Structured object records
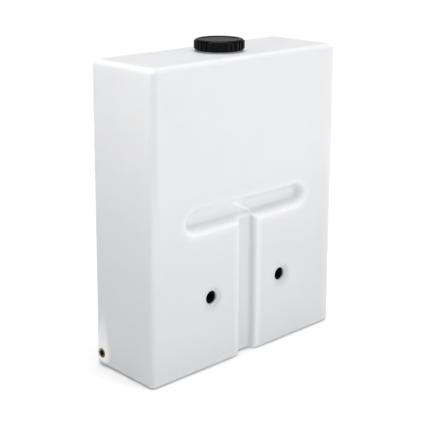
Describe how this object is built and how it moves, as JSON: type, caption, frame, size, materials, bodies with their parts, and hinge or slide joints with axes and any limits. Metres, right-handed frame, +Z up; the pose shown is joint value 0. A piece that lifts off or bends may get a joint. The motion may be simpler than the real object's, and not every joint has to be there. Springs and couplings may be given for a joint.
{
  "type": "vented header tank",
  "caption": "Tall slim translucent plastic header tank with a T-shaped front recess, sleeved through-holes, a threaded side outlet and a black vented screw lid.",
  "frame": {"origin": "centre of the flat base, between the side walls and between the front and back walls", "axes": "+Z up, +X to the right along the front, +Y from the recessed front to the plain back; the outlet is on the -X side"},
  "size_m": [0.7538, 0.258, 0.9348],
  "materials": {
    "tank": "natural translucent polyethylene, satin",
    "outlet_metal": "dull, tarnished",
    "sleeve": "matt black",
    "lid": "satin to gloss black",
    "gasket": "matt",
    "gauze": "woven wire"
  },
  "bodies": {
    "tank": {"tank_shell": "tank", "outlet_insert": "outlet_metal", "left_fixing_sleeve": "sleeve", "right_fixing_sleeve": "sleeve"},
    "seal": {"lid_gasket": "gasket"},
    "cap": {"lid": "lid", "vent_gauze": "gauze", "vent_retainer": "lid"}
  },
  "joints": [
    {"name": "lid_rise", "type": "slide", "parent": "tank", "child": "seal", "axis": [0, 0, 1], "range_m": [0, 0.0401]},
    {"name": "lid_spin", "type": "hinge", "parent": "seal", "child": "cap", "pos_m": [0, 0, 0.92], "axis": [0, 0, 1], "range_deg": [0, 1440]}
  ],
  "couplings": [
    {"joint": "lid_rise", "follows": "lid_spin", "m_per_rad": 0.0015915}
  ]
}
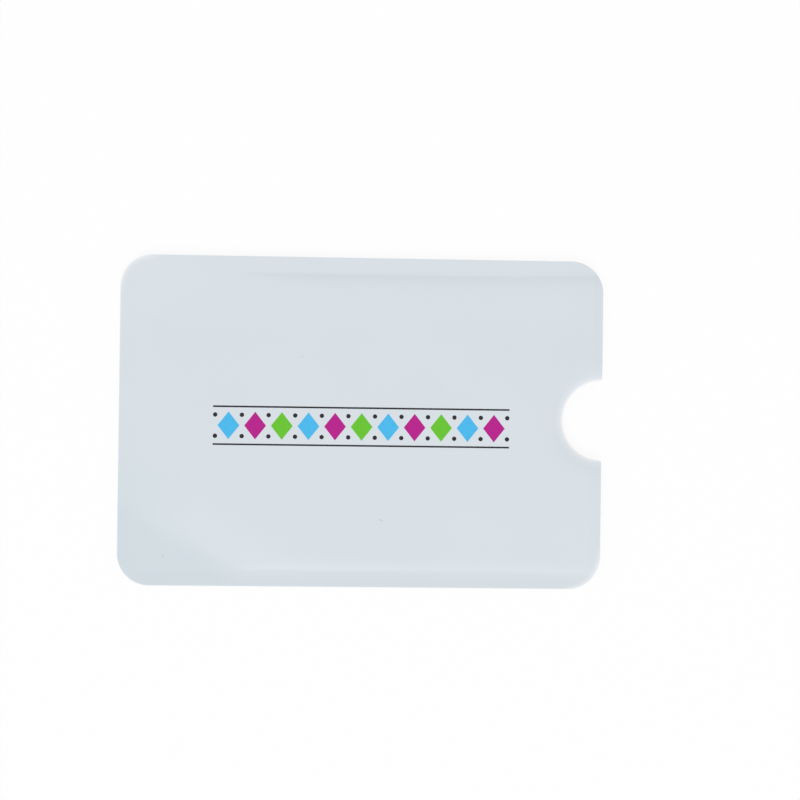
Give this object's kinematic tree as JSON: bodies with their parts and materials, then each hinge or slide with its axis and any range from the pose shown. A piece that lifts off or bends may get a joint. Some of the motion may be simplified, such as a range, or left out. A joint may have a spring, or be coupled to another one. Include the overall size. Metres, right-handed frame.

| Instruction |
Go through the listing above and restate it word for word.

| Exercise answer |
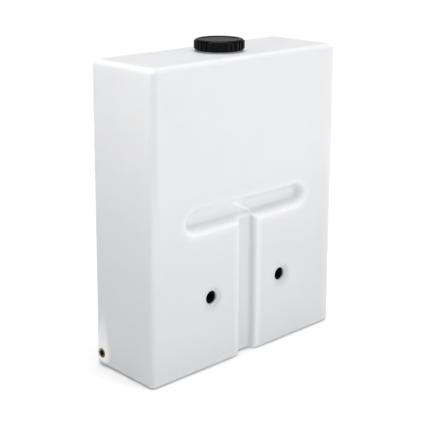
Describe how this object is built and how it moves, as JSON: type, caption, frame, size, materials, bodies with their parts, and hinge or slide joints with axes and any limits. Metres, right-handed frame, +Z up; the pose shown is joint value 0. A piece that lifts off or bends may get a joint. The motion may be simpler than the real object's, and not every joint has to be there. Springs and couplings may be given for a joint.
{
  "type": "vented header tank",
  "caption": "Tall slim translucent plastic header tank with a T-shaped front recess, sleeved through-holes, a threaded side outlet and a black vented screw lid.",
  "frame": {"origin": "centre of the flat base, between the side walls and between the front and back walls", "axes": "+Z up, +X to the right along the front, +Y from the recessed front to the plain back; the outlet is on the -X side"},
  "size_m": [0.7538, 0.258, 0.9348],
  "materials": {
    "tank": "natural translucent polyethylene, satin",
    "outlet_metal": "dull, tarnished",
    "sleeve": "matt black",
    "lid": "satin to gloss black",
    "gasket": "matt",
    "gauze": "woven wire"
  },
  "bodies": {
    "tank": {"tank_shell": "tank", "outlet_insert": "outlet_metal", "left_fixing_sleeve": "sleeve", "right_fixing_sleeve": "sleeve"},
    "seal": {"lid_gasket": "gasket"},
    "cap": {"lid": "lid", "vent_gauze": "gauze", "vent_retainer": "lid"}
  },
  "joints": [
    {"name": "lid_rise", "type": "slide", "parent": "tank", "child": "seal", "axis": [0, 0, 1], "range_m": [0, 0.0401]},
    {"name": "lid_spin", "type": "hinge", "parent": "seal", "child": "cap", "pos_m": [0, 0, 0.92], "axis": [0, 0, 1], "range_deg": [0, 1440]}
  ],
  "couplings": [
    {"joint": "lid_rise", "follows": "lid_spin", "m_per_rad": 0.0015915}
  ]
}
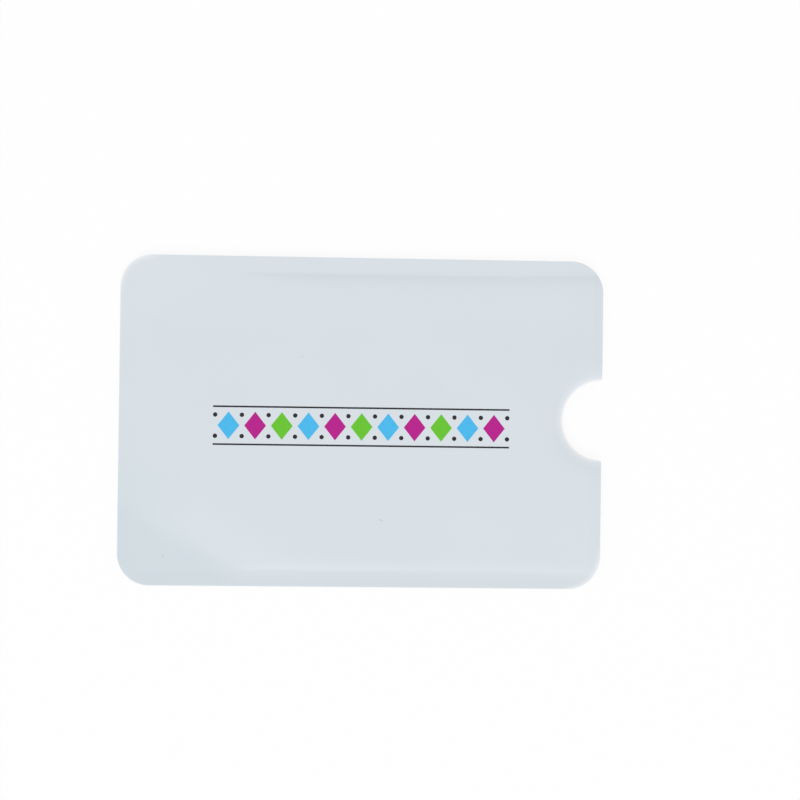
Give this object's kinematic tree as JSON: bodies with their parts and materials, then each hinge or slide with its axis and any range from the pose shown. A piece that lifts off or bends may get a joint. Some of the motion may be simplified, such as a range, or left out. A joint may have a spring, or be coupled to another one. Include the overall size. Metres, right-handed frame.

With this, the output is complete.